Ikoyi occupies a quietly monumental position in the landscape of contemporary British fine dining. Opened by Jeremy Chan and Iré Hassan-Odukale in 2017 as a compact neighbourhood restaurant in St. James's, the restaurant has since relocated to a larger, more considered space at 180 Strand and earned two Michelin stars along the way — recognition that feels insufficient for what is, by any serious measure, the most intellectually ambitious cooking in London.
The name references the wealthy Lagos neighbourhood, but Ikoyi is not a Nigerian restaurant in any conventional sense. Chan, who trained at Noma and worked across kitchens in Europe and Asia, uses the flavour vocabulary of West Africa — smoked suya spice, fermented locust beans, grains of selim, the complex bitterness of ogiri — as a lens through which to examine the finest British and European produce. A smoked jollof rice that bears almost no resemblance to any jollof rice you have eaten before. Guinea fowl glazed with suya served in a caramelised rice shell with spiced grape gel and freshly grated black truffle. These are dishes that arrive and immediately render every prior reference point useless.
The tasting menu runs approximately 14 courses at £380 per person, with a shorter menu available at £170. Reservations open on the first of each month for bookings two months in advance — a system that reflects the genuine difficulty of securing a table and the genuine devotion of the people who persist. The dining room at 180 Strand is handsome rather than spectacular: the experience here is entirely on the plate, which is exactly as it should be.
This is one of the restaurants that defines what London cooking looks like at its most honest, most daring, and most itself. There is no comparable table in the country. There may not be one anywhere.
Why It Works for Solo Dining
Ikoyi is one of the rare fine-dining rooms in which eating alone is not merely tolerated but actively rewarding. The counter seats and the chef's table format, where dishes are presented and explained by the kitchen team, create an educational and immersive experience that benefits from singular concentration rather than shared distraction. The tasting menu format removes all decision anxiety. You arrive, you are fed with extraordinary precision, and you leave changed. The shorter £170 menu makes the solo outing financially defensible. This is the dinner you take with yourself when the occasion demands that only you will fully appreciate what is happening.
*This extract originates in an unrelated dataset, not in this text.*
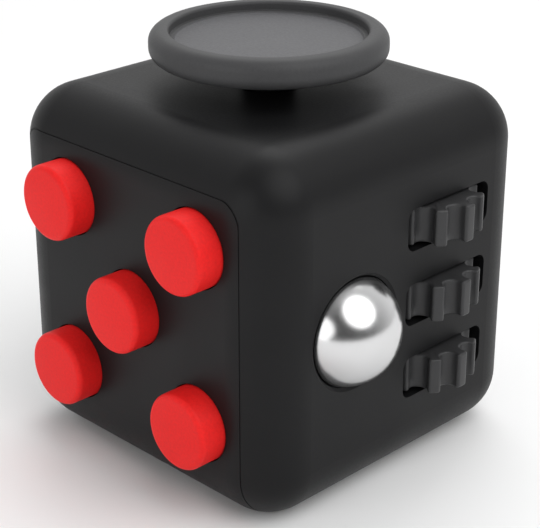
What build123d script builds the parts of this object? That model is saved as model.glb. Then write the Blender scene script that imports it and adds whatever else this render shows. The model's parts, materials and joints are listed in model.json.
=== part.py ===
from build123d import *
import math
import os

# Fidget cube: a 33 mm hand toy with a different control on each of its faces.
# Axes: +Z up, origin at the centre of the bottom face, which the cube rests on.
#   -Y five push buttons          +X three thumb wheels and a clicking ball
#   +Z tilting thumb stick        -X rocker switch
#   +Y spinning dial              -Z thumb hollow
# All lengths are in millimetres.

os.makedirs("parts", exist_ok=True)

# ---- casing -------------------------------------------------------------------
CUBE = 33.0              # edge length over the flat faces
EDGE_R = 5.0             # outer edge rounding
WALL = 2.0               # moulded wall thickness
MID = CUBE / 2           # height of the cube's centre
FACE = CUBE / 2          # distance of each face from the centre
INNER = FACE - WALL      # distance of each inner wall face from the centre
SEAM_RIGHT = 13.0        # the cover's side seam by the wheels and ball
SEAM_LEFT = -14.3        # its side seam by the rocker, nearly at the cube's edge
SEAM_RISE = 13.0         # height of the cover's top seams over the cube's centre
SEAM_CORNER_R = 2.0
SEAM_GAP = 0.12
LIP = 0.9                # thickness of the body's lip behind the seam
LEFT_LIP = 2.8           # the left lip is thicker, to reach round the inner corner
LIP_ROOT = 0.9           # how far the lip runs into the body's wall
LIP_SET = 0.5            # how far the lip stands in from the inner wall face
LIP_REACH = 0.7          # how far the lip reaches behind the cover
FIT = 0.05               # gap between fixed pieces that lie against each other

# ---- screws -------------------------------------------------------------------
SCREW_R = 0.5            # shank of the small self-tapping screws
PILOT_R = 0.52
SCREW_HEAD_R = 1.15
SCREW_HEAD_H = 0.7
BOSS_R = 1.5

# ---- push buttons, -Y face ----------------------------------------------------
BUTTON_R = 3.4
BUTTON_PROUD = 2.5
BUTTON_PITCH = 8.0       # from the middle button to the outer ones, each way
BUTTON_HOLE_R = 3.52
BUTTON_FLANGE_R = 3.85
BUTTON_EDGE_R = 0.5
BOARD_FRONT = -12.0      # the click board's front face
BOARD_T = 1.2
DOME_H = 0.8
DOME_R = 2.3

# ---- thumb wheels, +X face ----------------------------------------------------
WHEEL_R = 4.75
WHEEL_T = 3.3
WHEEL_TEETH = 10
GROOVE_R = 0.83          # half width of the round-bottomed grooves between teeth
GROOVE_DEPTH = 1.15
WHEEL_PITCH = 7.0
WHEEL_X = 14.2
WHEEL_Y = 5.35
WHEEL_HEIGHTS = [MID - WHEEL_PITCH, MID, MID + WHEEL_PITCH]
WHEEL_NAMES = ["lower", "middle", "upper"]
SLOT_L = 10.6
SLOT_H = 3.9
SLOT_CORNER_R = 0.9
AXLE_R = 1.0

# ---- clicking ball, +X face ---------------------------------------------------
BALL_R = 5.0
BALL_X = 15.0
BALL_Y = -6.2
BALL_Z = 16.35
SEAT_R = 5.1             # spherical seat in the wall that keeps the ball in
BALL_MOUTH_R = 5.22      # the hole's mouth on the outer face
CUP_R = 5.72
COLLAR_R = 5.85          # bore of the collar that guides the cup

# ---- thumb stick, +Z face -----------------------------------------------------
STICK_CAP_R = 10.5
STICK_CAP_BOTTOM = 35.3
STICK_CAP_TOP = 37.9
STICK_RECESS_R = 8.7
STICK_RECESS_DEPTH = 1.0
STICK_PIVOT_Z = 29.2
STEM_R = 2.45
STEM_HOLE_R = 3.3
STICK_FRAME_HALF = 7.8
STICK_SCREW_XY = 6.3
GIMBAL_R = 4.4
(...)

Why It Works for Impressing Clients
In a city where clients have already eaten at Gordon Ramsay and Alain Ducasse, Ikoyi is the restaurant that makes you look genuinely plugged in. Two Michelin stars, a waiting list that requires forward planning, and a kitchen that produces genuine surprise — these are credentials that communicate that you eat at the level of the city's best and understand that the frontier of great cooking is not where it was five years ago. The fixed tasting menu removes the negotiation of ordering and focuses the table entirely on shared experience. That shared experience, when it's as singular as Ikoyi's, is the most effective business dinner you can engineer.
Occasion: Solo Dining
I booked the shorter menu on a Tuesday evening and sat at the counter. The smoked jollof arrived and I genuinely did not know what was happening — not in confusion, but in the sense that something entirely new was being presented. Jeremy Chan's cooking does not explain itself. It presents itself. That is a very specific kind of confidence and it is very rare.
Occasion: Impress Clients
I brought two partners from New York who had eaten everywhere. They had never heard of Ikoyi. By the third course, one of them had pulled out her phone to photograph the menu card. By the end, both had asked for the restaurant's website. The greatest compliment I can offer a London restaurant is that it surprised people who thought they were beyond surprise. Ikoyi did exactly that.